Tourexpi
Ryanair has announced that it will discontinue all
flights to and from the Azores from 29 March 2026. According to the airline,
persistently high airport charges set by ANA – the French-owned airport
operator – alongside a lack of intervention by the Portuguese government, have
made continued operations unsustainable. The decision follows a +120%
post-pandemic rise in Portuguese ATC fees and the introduction of a €2 travel
tax, at a time when other EU states are removing such charges to support
capacity growth.
High fees and lack of competition put Azores
connectivity at risk
Ryanair argues that ANA, which faces no domestic
competition, has repeatedly increased airport fees without consequence – in
stark contrast to airports elsewhere in Europe, where charges are being reduced
to stimulate traffic. The airline warns that this approach jeopardises the
connectivity of a remote archipelago reliant on affordable air links.
Ryanair also criticises EU environmental taxation. The
current ETS framework applies only to intra-European flights while long-haul
services to the US and Middle East remain exempt, placing additional cost
pressure on carriers serving outermost regions such as the Azores. The
expansion of ETS to cover the islands, while non-EU competitors remain
excluded, further undermines competitiveness.
“No alternative other than to cancel all Azores
flights”
Ryanair CCO Jason McGuinness described the airline’s
position:
“We are disappointed that the French airport monopoly
ANA continues to raise Portuguese airport fees to line its pockets, at the
expense of Portuguese tourism and jobs – particularly on the Portuguese
islands. As a direct result of these rising costs, we have been left with no
alternative other than to cancel all Azores flights from 29 March 2026 onwards
and relocate this capacity to lower cost airports elsewhere in the extensive
Ryanair Group network across Europe.
This loss of low fare connectivity to the Azores is
direct result of the French monopoly airport operator – VINCI – imposing
excessive airport charges across Portugal (which have risen by up to 35% since
Covid) and the anti-competitive enviro taxes imposed by the EU, which exempt
more polluting long haul flights to the US and Middle East, at the expense of
EU remote regions such as the Azores.
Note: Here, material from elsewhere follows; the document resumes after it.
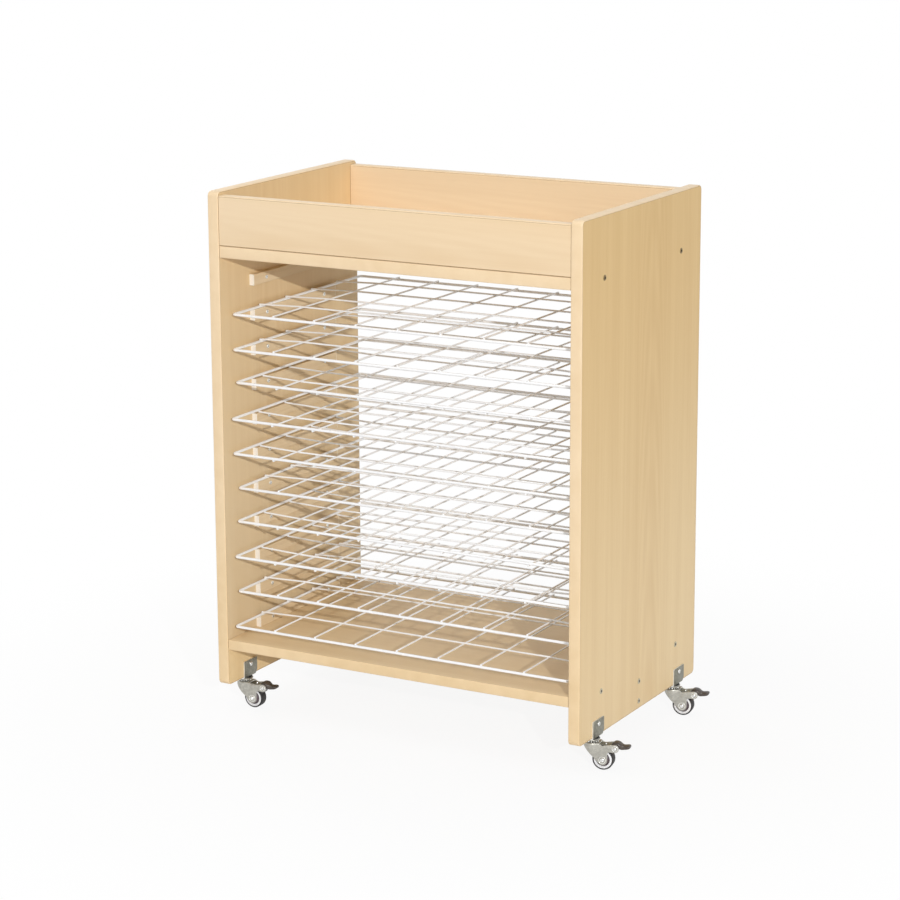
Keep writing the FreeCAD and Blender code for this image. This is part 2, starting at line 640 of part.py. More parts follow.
FIXED_CASTER_PIECES = {"caster_bracket": caster_bracket, "kingpin": kingpin}
SWIVELLING_CASTER_PIECES = {
    "fork": fork,
    "fork_pins": fork_pins,
    "wheel_hub": wheel_hub,
    "tyre": tyre,
    "brake_pedal": brake_pedal,
}


def solids_of(shape):
    """The plain list of solids in a shape or a list of shapes."""
    shapes = shape if isinstance(shape, list) else [shape]
    return [solid for each in shapes for solid in each.Solids]


def caster_nodes(corner):
    side_x, side_y = CORNERS[corner]
    place = Vector(side_x * (HALF_WIDTH - BOARD / 2), side_y * (HALF_DEPTH - CASTER_INSET), PANEL_BOTTOM)
    turn = FreeCAD.Rotation(Vector(0, 0, 1), CASTER_ANGLES[corner])
    placements = (
        (FIXED_CASTER_PIECES, FreeCAD.Placement(place, FreeCAD.Rotation())),
        (SWIVELLING_CASTER_PIECES, FreeCAD.Placement(place, turn)),
    )
    nodes = {}
    for pieces, placement in placements:
        for name, make in pieces.items():
            nodes[f"{name}_{corner}"] = [placed(solid, placement) for solid in solids_of(make())]
    return nodes


def build_nodes():
    nodes = {
        "side_panel_left": side_panel(-1),
        "side_panel_right": side_panel(1),
        "tray_front_board": tray_front_board(),
        "tray_back_board": tray_back_board(),
        "tray_floor": tray_floor(),
        "bottom_shelf": bottom_shelf(),
        "bottom_stretcher": bottom_stretcher(),
    }
    nodes.update({f"runner_pair_{level:02d}": runner_pair(level) for level in range(LEVELS)})
    nodes.update({f"wire_rack_{number:02d}": rack(number) for number in range(1, LEVELS)})
    for corner in CORNERS:
        nodes.update(caster_nodes(corner))
    screws = {
        "cabinet_screws": cabinet_screws(),
        "runner_screws": runner_screws(),
        "bracket_screws": bracket_screws(),
    }
    every_screw = [screw for group in screws.values() for screw in group]
    for name in nodes:
        nodes[name] = [with_holes(solid, every_screw) for solid in solids_of(nodes[name])]
    nodes.update(screws)
    return {name: solids_of(shape) for name, shape in nodes.items()}


def export(nodes):
    """Moves everything so that the bounding box stands on the origin, and writes the files."""
    everything = Part.makeCompound([solid for solids in nodes.values() for solid in solids])
    bounds = everything.optimalBoundingBox(False, False)
    shift = Vector(-bounds.Center.x, -bounds.Center.y, 0)
    os.makedirs("parts", exist_ok=True)
    for name, solids in nodes.items():
        shape = solids[0] if len(solids) == 1 else Part.makeCompound(solids)
        shape.translate(shift)
        shape.exportStep(f"parts/{name}.step")
    print(len(nodes), "nodes, moved by", [round(value, 4) for value in shift], "to", bounds)


if __name__ == "__main__":
    export(build_nodes())
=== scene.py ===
# Art drying rack: a birch-faced cabinet with a tray on top, ten white wire racks that slide on
# wooden runners, and four small braked casters. The file follows the order of putting it together.
import json
import math

import bmesh
import bpy
from mathutils import Matrix, Vector


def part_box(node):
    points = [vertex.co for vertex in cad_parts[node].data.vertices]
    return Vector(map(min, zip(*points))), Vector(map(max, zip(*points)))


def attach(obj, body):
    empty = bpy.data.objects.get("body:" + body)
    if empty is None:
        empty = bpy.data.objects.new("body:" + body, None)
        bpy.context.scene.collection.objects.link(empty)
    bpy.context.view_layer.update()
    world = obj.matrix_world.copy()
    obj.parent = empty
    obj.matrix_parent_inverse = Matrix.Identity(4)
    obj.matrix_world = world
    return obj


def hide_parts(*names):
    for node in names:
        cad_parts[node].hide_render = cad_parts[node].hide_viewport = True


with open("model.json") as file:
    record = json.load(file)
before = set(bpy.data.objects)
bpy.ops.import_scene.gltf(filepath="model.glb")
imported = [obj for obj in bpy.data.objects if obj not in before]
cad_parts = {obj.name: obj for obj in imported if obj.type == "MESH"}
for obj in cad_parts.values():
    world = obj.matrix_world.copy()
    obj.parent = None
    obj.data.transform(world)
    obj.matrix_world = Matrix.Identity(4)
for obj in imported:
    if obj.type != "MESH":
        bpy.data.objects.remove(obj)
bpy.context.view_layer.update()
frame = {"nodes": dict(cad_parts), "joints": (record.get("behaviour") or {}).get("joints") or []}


# ---- Side panels ----------------------------------------------------------------------------
# Two 18 mm boards faced with birch-pattern laminate, with the grain upright. A cream banding
# strip is glued round their edges and rounded over, and leaves a thin dark glue line.

class Value:
    """An outlet of a node. Arithmetic on it adds Math nodes to its tree."""

    def __init__(self, graph, outlet):
        self.graph = graph
        self.outlet = outlet

    def of(self, which):
        """Another outlet of the same node, by its name or its number."""
        return Value(self.graph, self.outlet.node.outputs[which])

    def math(self, operation, *operands):
        return self.graph.node("ShaderNodeMath", dict(enumerate(operands)), operation=operation)

    def __add__(self, other):
        return self.math("ADD", self, other)

    __radd__ = __add__

    def __sub__(self, other):
        return self.math("SUBTRACT", self, other)

    def __rsub__(self, other):
        return self.math("SUBTRACT", other, self)

    def __mul__(self, other):
        return self.math("MULTIPLY", self, other)

    __rmul__ = __mul__

    def __truediv__(self, other):
        return self.math("DIVIDE", self, other)

    def __abs__(self):
        return self.math("ABSOLUTE", self)

    def sine(self):
        return self.math("SINE", self)

    def above(self, low, high):
        """0 below low, 1 above high, and a smooth step between them."""
        sockets = {"Value": self, "From Min": low, "From Max": high}
        return self.graph.node("ShaderNodeMapRange", sockets, interpolation_type="SMOOTHSTEP")


class Graph:
    """Adds nodes to the tree of a material, a world or a geometry modifier."""

    def __init__(self, tree):
        self.tree = tree

    def node(self, kind, sockets=None, **settings):
        """One node: its settings, and the values and links of its sockets, by name or number."""
        made = self.tree.nodes.new(kind)
        for name, value in settings.items():
            setattr(made, name, value)
        for name, value in (sockets or {}).items():
            for each in value if isinstance(value, list) else [value]:
                if isinstance(each, Value):
                    self.tree.links.new(each.outlet, made.inputs[name])
                else:
                    made.inputs[name].default_value = each
        return Value(self, made.outputs[0]) if made.outputs else None

    def mix(self, share, first, second):
        """Two colours mixed, with share 0 for the first and 1 for the second."""
        sockets = {0: share, 6: opaque(first), 7: opaque(second)}
        return self.node("ShaderNodeMix", sockets, data_type="RGBA").of(2)


def opaque(colour):
    return colour if isinstance(colour, Value) else (*colour, 1.0)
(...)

After 10 years of year-round Ryanair
operations, one of Europe’s most remote regions will now lose direct low-fare flights
to London, Brussels, Lisbon, and Porto due to ANA’s high airport fees and
Portuguese Govt. inaction.”
Loss of routes and capacity
·
The decision will result in:
·
six routes withdrawn, including links to major hubs such as London,
Brussels, Lisbon and Porto
·
approximately 400,000 fewer passengers
per year
·
reduced year-round low-fare connectivity for one of Europe’s most remote
island regions
Ryanair reiterates its call for Portuguese government
action and for EU environmental taxes to be aligned with global standards under
CORSIA to ensure a level playing field for European carriers.